You could make these gaming hangouts private or public. They would work on all games, even those pesky ones with local-only multiplayer, and even single-player games that lack multiplayer. The focus would then be on leveraging game streaming to synchronize gameplay, inputs, and video chat across multiple users.

Apply the same features and logic to all the other products on Google Play, and suddenly you can go from watching a movie with friends to showing them a cool part of your favorite single-player game, to playing co-op game while a few others log on to hangout with all of you. Make that work on phones, televisions, and literally any other device, and suddenly the internet can bring people together to do things together in a way that just makes sense.

Conclusion

I doubt Google Stadia will be great though I am sure it will work. I imagine it will get support for a couple of years before falling out of favor. Google will always be doomed to repeat itself because that is the thing they do best.

By:

Posted in:


3 responses to “How Google Stadia Could Have Won Me Over”

  1. Stadia is one of those projects where success is its own failure. My job is eerily similar to this initiative. This is a service, meaning that every bit of the IT stack below needs to work perfectly. Dedicated routing is a must (and that took Riot 3 years to do for LoL).

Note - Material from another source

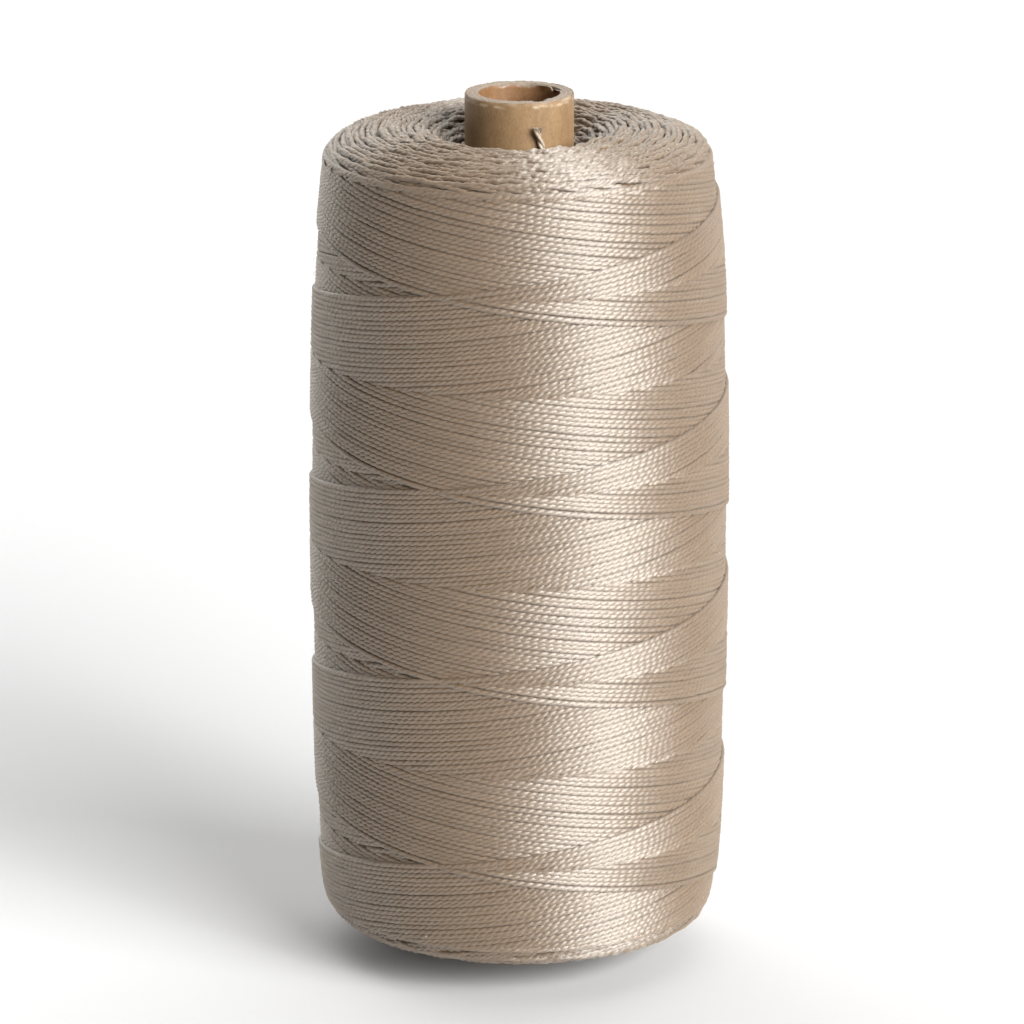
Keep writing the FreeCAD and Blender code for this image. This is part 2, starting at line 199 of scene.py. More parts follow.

    Unless there’s some other black magic here, the target audience is people who already have serious internet speeds, and no one else using that internet for anything else while gaming. Sort of like the old dial-up days, where you took over the phone line for a few hours. The IT guy in me is ultra curious. The business guy in me is saying the target audience is niche. The gamer in me is saying I’d like to actually own the games.

    Liked by 2 people

  2. I laughed out loud when I read your summary of how you feel about Google at the top, because it is exactly how I feel about it as well, except I’d never articulated it before. Great piece!